Can someone demonstrate here?
He did something like: Show how a normal list operation could be written to use generators. Something like:
Toggle line numbers
 1 def double(L):
 2     return [x*2 for x in L]
 3 
 4 eggs = double([1, 2, 3, 4, 5])

...he showed how that, or something like that, could be rewritten using iterators, generators.
It's been a while since I've seen it, I may be getting this all wrong.
-- LionKimbro 2005-04-02 19:12:19
Toggle line numbers
 1 # explicitly write a generator function
 2 def double(L):
 3     for x in L:
 4         yield x*2
 5 
 6 # eggs will be a generator
 7 eggs = double([1, 2, 3, 4, 5])
 8 
 9 # the above is equivalent to ("generator comprehension"?)
 10 eggs = (x*2 for x in [1, 2, 3, 4, 5])
 11 
 12 # need to do this if you need a list
 13 eggs = list(double([1, 2, 3, 4, 5]))
 14 
 15 # the above is equivalent to (list comprehension)
 16 eggs = [x*2 for x in [1, 2, 3, 4, 5]]

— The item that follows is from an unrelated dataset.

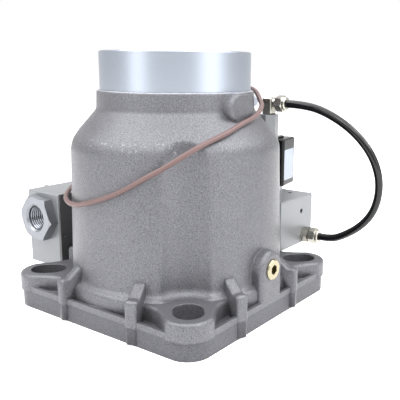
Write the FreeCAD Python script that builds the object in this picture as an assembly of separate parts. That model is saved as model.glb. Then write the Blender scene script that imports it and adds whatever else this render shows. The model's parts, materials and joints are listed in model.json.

For the above example, a generator comprehension or list comprehension is sufficient unless you need to apply that in many places.
Also, a generator function will be cleaner and more clear, if the generated expressions are more complex, involve multiple steps, or depend on additional temporary state.
Consider the following example:
Toggle line numbers
 1 def unique(iterable, key=lambda x: x):
 2     seen = set()
 3     for elem, ekey in ((e, key(e)) for e in iterable):
 4         if ekey not in seen:
 5             yield elem
 6             seen.add(ekey)

Here, the temporary keys collector, seen, is a temporary storage that will just be more clutter in the location where this generator will be used.
Even if we were to use this only once, it is worth writing a function (for the sake of clarity; remember that Python allows nested functions).